**PROVIDED DATA**

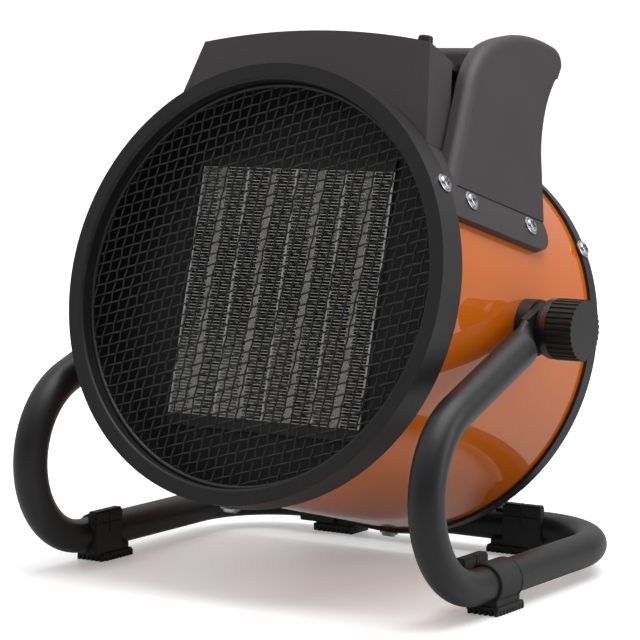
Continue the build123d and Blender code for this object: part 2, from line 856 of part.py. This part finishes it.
front_foot_y = pivot_y - 45.7
rear_foot_x = 46.2
for name, sign in sides:
    inward = Vector(-sign, 0, 0)
    clip_foot(f"foot_front_{name}", side_point(sign, front_foot_y, 0), Vector(0, -1, 0), inward)
    rear_middle = Vector(sign * rear_foot_x, cross_y, runner_height)
    clip_foot(f"foot_rear_{name}", rear_middle, Vector(sign, 0, 0), Vector(0, -1, 0))
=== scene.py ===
import json
import math
import random

import bmesh
import bpy
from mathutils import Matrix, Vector


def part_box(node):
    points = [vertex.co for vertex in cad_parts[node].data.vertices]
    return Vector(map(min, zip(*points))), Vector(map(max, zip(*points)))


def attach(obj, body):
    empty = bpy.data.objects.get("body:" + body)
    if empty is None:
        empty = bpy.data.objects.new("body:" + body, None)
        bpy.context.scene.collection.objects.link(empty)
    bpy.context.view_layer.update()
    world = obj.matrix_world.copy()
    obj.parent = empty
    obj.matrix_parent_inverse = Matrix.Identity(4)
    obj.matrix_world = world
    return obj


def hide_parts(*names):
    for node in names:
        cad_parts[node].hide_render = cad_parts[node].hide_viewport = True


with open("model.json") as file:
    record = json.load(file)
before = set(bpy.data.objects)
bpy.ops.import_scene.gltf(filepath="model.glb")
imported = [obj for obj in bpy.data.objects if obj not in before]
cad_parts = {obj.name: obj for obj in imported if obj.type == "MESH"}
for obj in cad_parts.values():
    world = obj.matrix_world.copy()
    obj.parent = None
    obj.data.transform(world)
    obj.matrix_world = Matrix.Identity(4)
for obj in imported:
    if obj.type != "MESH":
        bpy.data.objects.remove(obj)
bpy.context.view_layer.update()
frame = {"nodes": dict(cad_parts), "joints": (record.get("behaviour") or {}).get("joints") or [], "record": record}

MM = 0.001
joints = {joint["name"]: joint for joint in frame["joints"]}
PIVOT = Vector(joints["heater_tilt"]["pos_m"])
AXIAL = Vector(joints["fan_spin"]["axis"]).normalized()
UPWARD = Vector((1, 0, 0)).cross(AXIAL)
ACROSS = Vector((1, 0, 0))
PIVOT_DEPTH = 78.0
FRONT_CENTRE = PIVOT - AXIAL * PIVOT_DEPTH * MM


def drum(x, depth, height):
    """A place on the drum: across, behind its front plane, and above its axis, in millimetres."""
    return FRONT_CENTRE + (ACROSS * x + AXIAL * depth + UPWARD * height) * MM


def on_drum(angle, depth, radius):
    """A place on the drum by its angle from the top, in degrees."""
    return drum(radius * math.sin(math.radians(angle)), depth, radius * math.cos(math.radians(angle)))


# ---------------------------------------------------------------------------
# Materials
# ---------------------------------------------------------------------------
def node_material(name):
    material = bpy.data.materials.new(name)
    material.use_nodes = True
    nodes = material.node_tree.nodes
    return material, nodes, material.node_tree.links, nodes["Principled BSDF"]


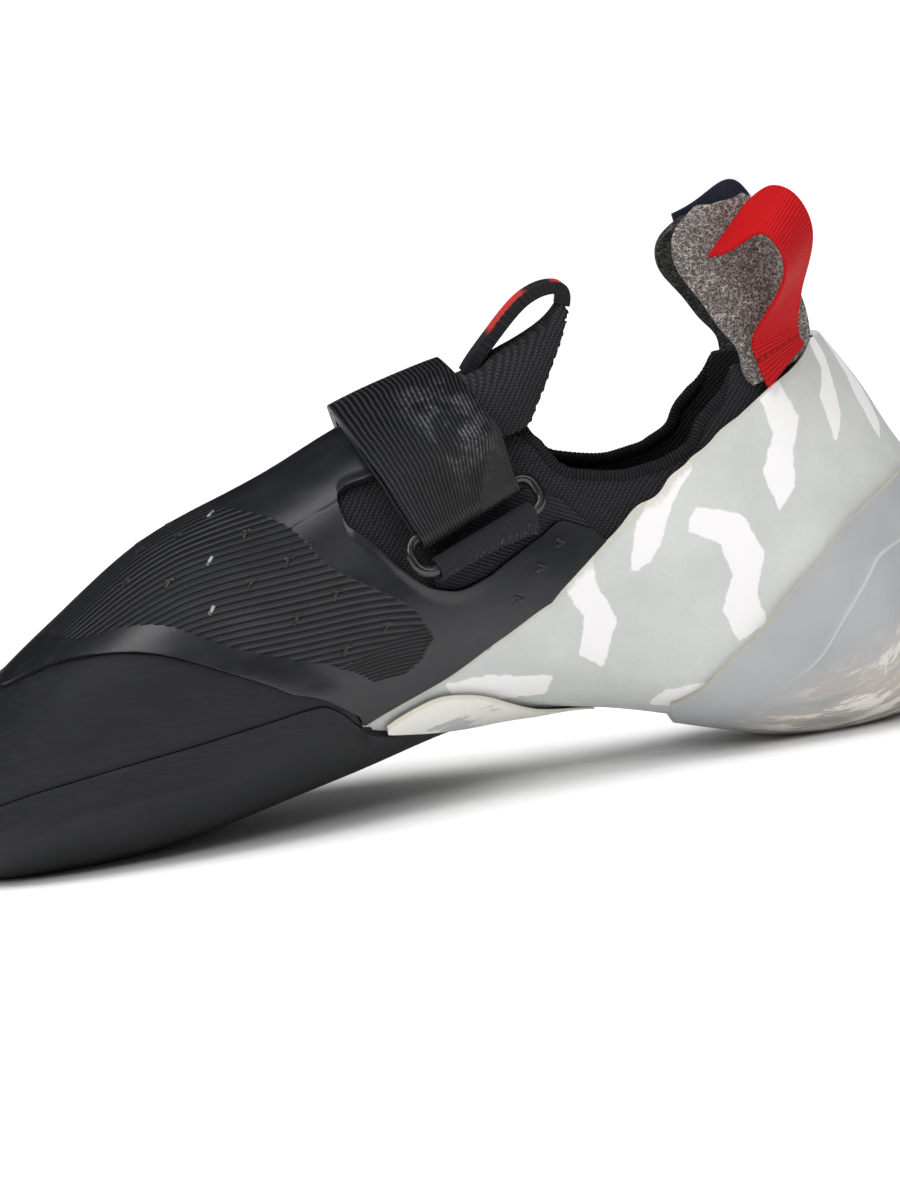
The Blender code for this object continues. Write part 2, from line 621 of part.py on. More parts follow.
def make_tongue():
    """A sock-like flap, sewn round the throat and standing up in front of the ankle."""
    middle = GAP + TONGUE_SLACK + TONGUE / 2
    shares = [j / 5 for j in range(-5, 6)]
    grid = []
    for centre, wing, girth in TONGUE_SEWN:
        grid.append(
            [
                LAST.point(across(centre, wing, u), turned((1 - girth) * sin(pi / 2 * u)), middle)
                for u in shares
            ]
        )
    for centre_x, centre_z, wing_x, wing_y, wing_z in TONGUE_FREE:
        grid.append(
            [
                (
                    across(centre_x, wing_x, u) * LENGTH,
                    wing_y * BALL * sin(pi / 2 * u),
                    STAND + across(centre_z, wing_z, u) * INSTEP,
                )
                for u in shares
            ]
        )
    slab("tongue", grid, TONGUE, (0.018, 0.018, 0.02), 0.95)


def make_tongue_loop():
    """A folded tape from the front of the tongue to its tip, open for a finger."""
    path = [(x * LENGTH, STAND + z * INSTEP) for x, z in TONGUE_LOOP]
    grid = [[(x, LOOP_WIDTH * j / 2, z) for j in (-1, 0, 1)] for x, z in path]
    slab("tongue_loop", grid, CORD_TAPE, (0.02, 0.02, 0.022), 0.9)


# Closure


def ring_frame():
    """Centre of the ring's upper bar, its direction, the way out and the way down to the other bar."""
    patch_out = GAP + PATCH
    reach = patch_out + GAP + STRAP_LIFT + STRAP + GAP + RING_WIRE / 2
    front, rear = (LAST.point(*place, reach) for place in (RING_FRONT, RING_REAR))
    along = (rear - front) / np.linalg.norm(rear - front)
    middle = [(a + b) / 2 for a, b in zip(RING_FRONT, RING_REAR)]
    out = LAST.normal(*middle)
    out -= along * (out @ along)
    out /= np.linalg.norm(out)
    down = np.cross(along, out)
    down *= -np.sign(down[2])
    bulge = LAST.point(*middle, reach) - (front + rear) / 2
    centre = (front + rear) / 2 + out * max(bulge @ out, 0)
    return centre, along, out, down


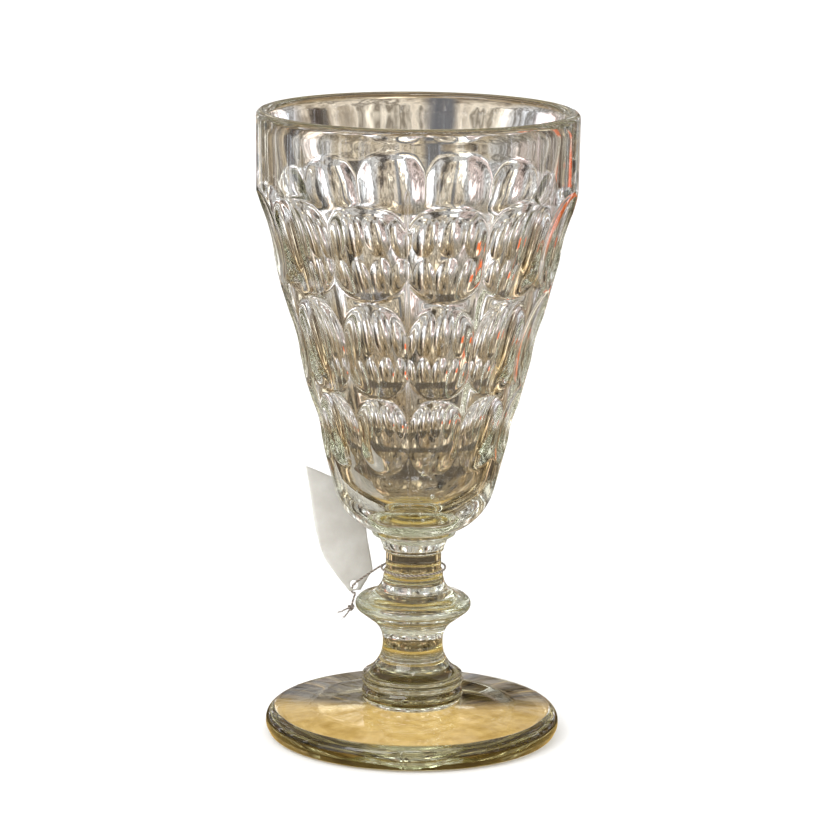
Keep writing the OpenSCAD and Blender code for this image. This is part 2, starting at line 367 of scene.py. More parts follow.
def lower_stem_outline():
    flare, flare_round = (16.8, 23.8), 9.0
    under, under_round = (14.8, 24.4), 7.0
    foot = [(12.45, BASE_RING_TOP_Z), (12.8, 15.0), (12.92, 15.4)]
    start = 180 + math.degrees(math.asin((flare[1] - 15.7) / flare_round))
    end = 180 - math.degrees(math.asin((KNOP_LOW_Z - under[1]) / under_round))
    points = rounded(foot, 0.3) + arc(flare, flare_round, start, 180, 18)
    points += arc(under, under_round, 180, end, 16)
    return finely(points[:-1] + [(KNOP_LOW_R, KNOP_LOW_Z)], 0.4)


def base_ring_outline():
    bulge, bulge_round = (10.2, 10.4), 3.0
    start = math.degrees(math.asin((FOOT_TOP_Z - bulge[1]) / bulge_round))
    points = arc(bulge, bulge_round, start, 40, 14)
    points += rounded([points[-1], (12.25, 12.85), (12.75, 13.1)], 0.3)[1:]
    lip = (12.3, 13.9)
    return finely(points + arc(lip, 0.9, -40, 80, 12), 0.3)


def foot_outline():
    """From the middle of the underside out, round the edge and in over the top."""
    corner, edge = 1.2, 3.2
    top_edge = 6.4
    inner, near_rest = 2.0, FOOT_HOLLOW_R - 0.6
    rest = FOOT_R - corner - 0.6
    slope = FOOT_HOLLOW / FOOT_HOLLOW_R
    points = finely([(inner, FOOT_HOLLOW - inner * slope), (near_rest, 0.6 * slope)], 3)
    points += finely([(FOOT_HOLLOW_R + 0.2, 0.0), (rest, 0.0)], 3)
    points += arc((rest, corner), corner, -90, -25, 6)[1:]
    points += rounded([points[-1], (FOOT_R, 2.2), (FOOT_R, top_edge - edge)], 1.0)[1:]
    points += arc((FOOT_R - edge, top_edge - edge), edge, 0, 87, 14)[1:]
    points += finely([points[-1], (26.0, 7.35), (17.0, 7.85), (13.4, FOOT_TOP_Z)], 1.5)[1:]
    return points + [(12.0, FOOT_TOP_Z)]


def no_seam(r, z, turns):
    return 0 * r * z * turns


def outer_seams(r, z, turns):
    return seams(r, turns) * np.ones_like(z)


def bowl_relief(r, z, turns):
    """Ovals and seams, on the outer surface alone."""
    outer = np.where(z < UNDER_Z, r > 8, r > taper_r(z) - 1.2) & (z < RIM_Z - 2.5) & (z > BOWL_Z)
    band_outer = np.where(z > SHOULDER_Z, r > SHOULDER_R - 1, outer)
    inner_floor = (z >= FLOOR_Z) & (z < UNDER_Z) & (r < under_inner_r(z))
    outside = band_outer & outer & ~inner_floor
    past_taper = np.maximum(OVAL_END_SLOPE * TAPER * (z - SHOULDER_Z), 0)
    cut = smooth_max(oval_depth(r, z, turns) - past_taper, 0, OVAL_EDGE_ROUND)
    return np.where(outside, seams(r, turns) - cut, 0)


def under_inner_r(z):
    """A radius midway between the bowl's round underside and its inner floor."""
    centre = under_centre()
    drop = np.clip(centre[1] - z, -UNDER_ROUND, UNDER_ROUND)
    return centre[0] + np.sqrt(UNDER_ROUND ** 2 - drop ** 2) - 1.0


def foot_relief(r, z, turns):
    return np.where((r > 30) & (z > 0.3), seams(r, turns), 0)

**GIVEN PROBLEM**
Reproduce word for word the lines of the records above, beginning at the first and ending with the line where "record = json.load(file)" appears, and nothing past it.

**TASK ANSWER**
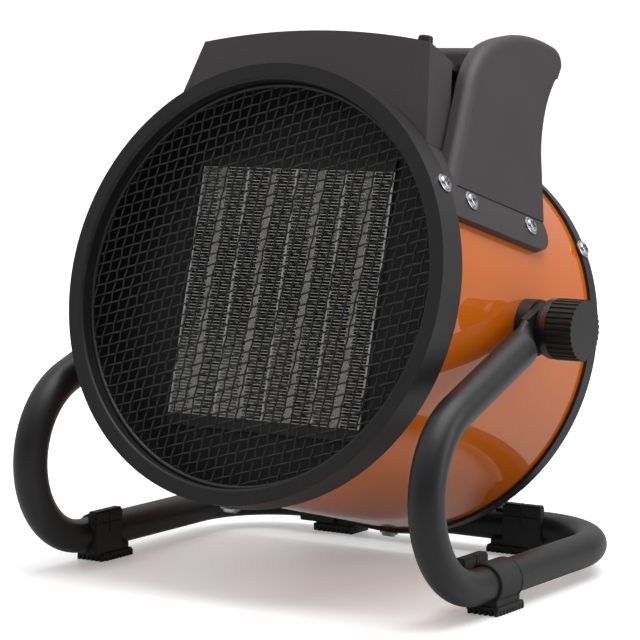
Continue the build123d and Blender code for this object: part 2, from line 856 of part.py. This part finishes it.
front_foot_y = pivot_y - 45.7
rear_foot_x = 46.2
for name, sign in sides:
    inward = Vector(-sign, 0, 0)
    clip_foot(f"foot_front_{name}", side_point(sign, front_foot_y, 0), Vector(0, -1, 0), inward)
    rear_middle = Vector(sign * rear_foot_x, cross_y, runner_height)
    clip_foot(f"foot_rear_{name}", rear_middle, Vector(sign, 0, 0), Vector(0, -1, 0))
=== scene.py ===
import json
import math
import random

import bmesh
import bpy
from mathutils import Matrix, Vector


def part_box(node):
    points = [vertex.co for vertex in cad_parts[node].data.vertices]
    return Vector(map(min, zip(*points))), Vector(map(max, zip(*points)))


def attach(obj, body):
    empty = bpy.data.objects.get("body:" + body)
    if empty is None:
        empty = bpy.data.objects.new("body:" + body, None)
        bpy.context.scene.collection.objects.link(empty)
    bpy.context.view_layer.update()
    world = obj.matrix_world.copy()
    obj.parent = empty
    obj.matrix_parent_inverse = Matrix.Identity(4)
    obj.matrix_world = world
    return obj


def hide_parts(*names):
    for node in names:
        cad_parts[node].hide_render = cad_parts[node].hide_viewport = True


with open("model.json") as file:
    record = json.load(file)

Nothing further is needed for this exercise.